Não é difícil nos conquistar com uma fotografia que contempla a Toscana ao fundo. O destaque positivo de De Volta a Itália fica com o design de produção, oferecendo locações lindas e investindo nas pinturas de Robert – só que o roteiro aparece de novo para ser um CHATO e querer nos ensinar sobre arte e verbalizar o que não precisava, até no trailer ele tem essa mania. A paleta de cores é encantadora, assim como a forma que aproveitam a luz e constroem os cenário. Faltou deixar a audiência contemplar tudo aquilo um pouquinho, dar tempo de assentar os sentimentos.

Tal qual seu roteiro, a direção de James D’Arcy é genérica e quase ausente. Temos a sensação de estar assistindo ao reprise de uma série de filmes. Consigo ver Elio e Oliver jantando no restaurante de Natalia; Claire, Sophie e Charlie visitando a villa atrás do amor de anos atrás; ou o recomeço inesperado de Frances Mayes. Enfim, americanos e britânicos fazem da Itália um destino para o autoconhecimento, o perdão e o recomeço – o que soa incrivelmente clichê, mas aceitaria viver hoje mesmo. Talvez todos nós precisemos de uma viagem catártica para a Toscana.
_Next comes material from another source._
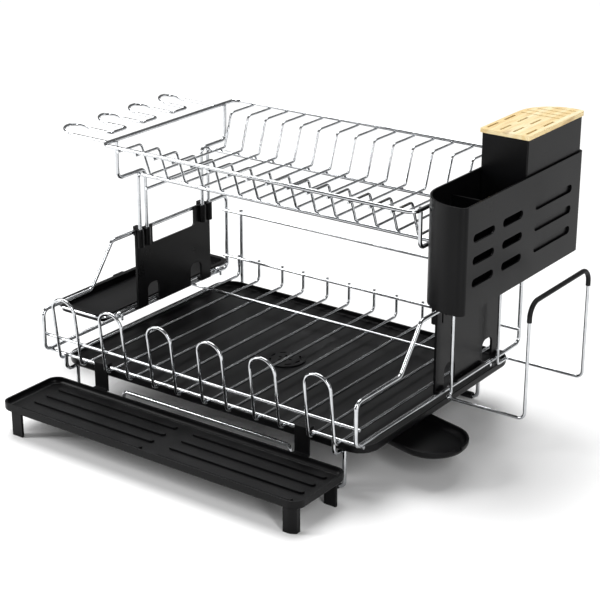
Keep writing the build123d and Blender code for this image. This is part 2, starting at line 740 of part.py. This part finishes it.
def drain_spout():
    """Open trough that swings about the drain neck; a bridge at its head holds it up."""
    trough = Plane(at(*DRAIN, SPOUT_Z[0]), x_dir=Vector(1, 0, 0).rotate(Axis.Z, SPOUT_ANGLE), z_dir=(0, 0, 1))
    depth = SPOUT_Z[1] - SPOUT_Z[0]
    with BuildSketch(trough) as outside:
        with Locations((SPOUT_L / 2, 0)):
            SlotCenterToCenter(SPOUT_L, 2 * SPOUT_R)
    with BuildSketch(trough.offset(WALL)) as inside:
        with Locations((SPOUT_L / 2, 0)):
            SlotCenterToCenter(SPOUT_L, 2 * (SPOUT_R - WALL))
    with BuildPart() as spout:
        add(round_bottomed(outside.sketch, depth, SPOUT_EDGE))
        add(round_bottomed(inside.sketch, depth, SPOUT_EDGE - WALL), mode=Mode.SUBTRACT)
        with BuildSketch(trough.offset(depth - WALL)):
            Circle(SPOUT_R - WALL / 2)
            Circle(NECK_R + GAP, mode=Mode.SUBTRACT)
        extrude(amount=WALL)
        with BuildSketch(trough.offset(depth - LIP_DEPTH)):
            with Locations((SPOUT_L + SPOUT_R, 0)):
                Rectangle(4 * WALL, LIP_W)
        extrude(amount=LIP_DEPTH, mode=Mode.SUBTRACT)
    finish(spout, "drain_spout")


def neck_ring(name, bottom, top, radius):
    """Ring on the drain neck."""
    with BuildPart() as ring:
        with BuildSketch(level(*DRAIN, bottom)):
            Circle(radius)
            Circle(NECK_R + SNUG, mode=Mode.SUBTRACT)
        extrude(amount=top - bottom)
    finish(ring, name)


# Front drain board


def board_legs():
    """Four flat legs; the front two follow the board's outline round its corners."""
    width, thickness = BOARD_LEG
    height = BOARD_FLOOR - WALL / 2
    with BuildPart() as legs:
        extrude(plan(BOARD_X, BOARD_Y, 0, BOARD_ROUND), amount=height)
        within = plan(inset(BOARD_X, thickness), inset(BOARD_Y, thickness), 0, BOARD_ROUND - thickness)
        extrude(within, amount=height, mode=Mode.SUBTRACT)
        with BuildSketch(level(0, BOARD_Y[0], 0)):
            with Locations(*[(x, 0) for x in BOARD_LEG_X]):
                Rectangle(width, 2 * BOARD_ROUND)
        extrude(amount=height, mode=Mode.INTERSECT)
        with BuildSketch(level(0, REAR_LEG_Y, 0)):
            with Locations(*[(x, 0) for x in BOARD_LEG_X]):
                Rectangle(width, thickness)
        extrude(amount=height)
    return legs.part


def drain_board():
    """Ribbed board on four short legs in front of the basket."""
    depth = BOARD_Z[1] - BOARD_Z[0]
    dish = plan(inset(BOARD_X, WALL), inset(BOARD_Y, WALL), BOARD_FLOOR, BOARD_ROUND - WALL)
    with BuildPart() as board:
        add(round_bottomed(plan(BOARD_X, BOARD_Y, BOARD_Z[0], BOARD_ROUND), depth, BOARD_EDGE))
        add(round_bottomed(dish, depth, BOARD_DISH), mode=Mode.SUBTRACT)
        with BuildSketch(level(0, 0, BOARD_FLOOR)):
            for start, end in RIB_SPANS:
                with Locations(*[((start + end) / 2, y) for y in RIB_ROWS]):
                    SlotOverall(end - start, RIB_W)
        extrude(amount=RIB_TOP - BOARD_FLOOR)
        add(board_legs())
    finish(board, "drain_board")


def drain_board_hooks():
    """Two tabs on the board's rear wall that hook over the basket's front bottom rail."""
    rail = FRONT_RAIL_Y
    front = rail - WIRE_D / 2 - GAP
    rear = rail + WIRE_D / 2 + GAP
    over = CROSS_Z + WIRE_D / 2 + GAP
    section = Plane(at(0, 0, 0), x_dir=(0, 1, 0), z_dir=(1, 0, 0))
    with BuildPart() as hooks:
        for x in TAB_X:
            with BuildSketch(section.offset(x - TAB_W / 2)):
                with BuildLine():
                    Polyline(
                        (BOARD_Y[1], BOARD_Z[1] - WALL),
                        (BOARD_Y[1], BOARD_Z[1]),
                        (front - WALL, BOARD_Z[1]),
                        (front - WALL, over + WALL),
                        (rear + WALL, over + WALL),
                        (rear + WALL, TAB_LIP_Z),
                        (rear, TAB_LIP_Z),
                        (rear, over),
                        (front, over),
                        (front, BOARD_Z[1] - WALL),
                        close=True,
                    )
                make_face()
            extrude(amount=TAB_W)
    finish(hooks, "drain_board_hooks")


def main():
    side_frame("left_side_frame", -FRAME_X)
    side_frame("right_side_frame", FRAME_X)
    cross_rail("main_rear_rail", REAR_RAIL_Y, MAIN_REAR_Z)
    cross_rail("upper_rear_rail", REAR_RAIL_Y, UPPER_REAR_Z)
    cross_rail("front_mid_rail", MID_RAIL_Y, MID_RAIL_Z)
    cross_rail("front_bottom_rail", FRONT_RAIL_Y, CROSS_Z)
    cross_rail("rear_floor_rail", FLOOR_RAIL_Y, CROSS_Z)
    for number in range(1, ARCHES + 1):
        arch_wire(number)
    tray_hanger("left_tray_hanger", HANGER_X[0])
    tray_hanger("right_tray_hanger", HANGER_X[1])
    leg_frame("front_leg_frame", LEG_Y[0])
    leg_frame("rear_leg_frame", LEG_Y[1])
    foot_sleeves()
    end_panel("left_end_panel", -1)
    end_panel("right_end_panel", 1)

    upper_rim()
    post_rail("front_post_rail", PANEL_MIDDLE - OUTER_POST)
    post_rail("rear_post_rail", PANEL_MIDDLE + OUTER_POST)
    for end, side in (("left", -1), ("right", 1)):
        end_wire(f"{end}_front_end_wire", side * POST_X, END_WIRE_Y[0], PANEL_MIDDLE - INNER_POST)
        end_wire(f"{end}_rear_end_wire", side * POST_X, END_WIRE_Y[1], PANEL_MIDDLE + INNER_POST)
        low_cross_wire(f"{end}_low_cross_wire", side)
    for number in range(1, DIVIDERS + 1):
        plate_divider(number)
    cup_hook_wire()

    utensil_caddy()
    knife_block()
    bamboo_lid()
    board_holder()
    holder_grip()
    cup_tray()
    cup_tray_frame()
    cup_frame_hooks()
    drain_tray()
    drain_strainer()
    drain_spout()
    neck_ring("spout_seal_ring", SPOUT_Z[1] + GAP, TRAY_Z[0], SEAL_R)
    neck_ring("spout_clip", NECK_FOOT, SPOUT_Z[1] - WALL - GAP, CLIP_R)
    drain_board()
    drain_board_hooks()


main()
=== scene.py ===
import math
import bmesh
import bpy
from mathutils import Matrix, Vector

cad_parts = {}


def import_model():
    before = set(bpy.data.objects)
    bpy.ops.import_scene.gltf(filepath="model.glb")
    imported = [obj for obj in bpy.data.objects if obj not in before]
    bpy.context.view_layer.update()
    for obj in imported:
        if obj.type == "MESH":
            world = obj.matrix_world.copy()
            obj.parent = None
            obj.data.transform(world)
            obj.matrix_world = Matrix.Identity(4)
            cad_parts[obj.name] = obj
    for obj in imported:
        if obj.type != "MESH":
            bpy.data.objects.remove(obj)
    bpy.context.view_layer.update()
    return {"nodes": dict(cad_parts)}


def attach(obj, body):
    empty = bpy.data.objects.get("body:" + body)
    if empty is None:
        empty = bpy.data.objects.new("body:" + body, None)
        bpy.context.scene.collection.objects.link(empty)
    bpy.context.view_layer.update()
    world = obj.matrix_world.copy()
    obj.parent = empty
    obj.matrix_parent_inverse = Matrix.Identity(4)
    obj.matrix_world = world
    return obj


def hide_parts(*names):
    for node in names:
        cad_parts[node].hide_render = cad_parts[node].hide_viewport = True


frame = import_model()
NODES = frame["nodes"]
MM = 0.001


# Colours and material nodes


def linear(hex_colour):
    """An sRGB hex colour, turned to the linear values that a shader takes."""
    channels = [int(hex_colour[i:i + 2], 16) / 255 for i in (1, 3, 5)]
    return [c / 12.92 if c <= 0.04045 else ((c + 0.055) / 1.055) ** 2.4 for c in channels] + [1.0]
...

De Volta a Itália é um filme confortável, gostosinho para assistir domingo a tarde, e é sempre um prazer acompanhar a região sul da península itálica no verão, com suas paisagens lindas e comidas apetitosas. O teor quase autobiográfico carrega o drama, mas não é o suficiente para nos colocar investidos numa história fofa que já sabemos o final. Para um filme que fala sobre arte, no berço renascentistas e com toda sua bagagem cinematográfica, De Volta a Itália soa como um potencial desperdiçado por alguém que ficou preso a superfície do Daddy’s Issue e não observou o germinar de possíveis outras abordagens.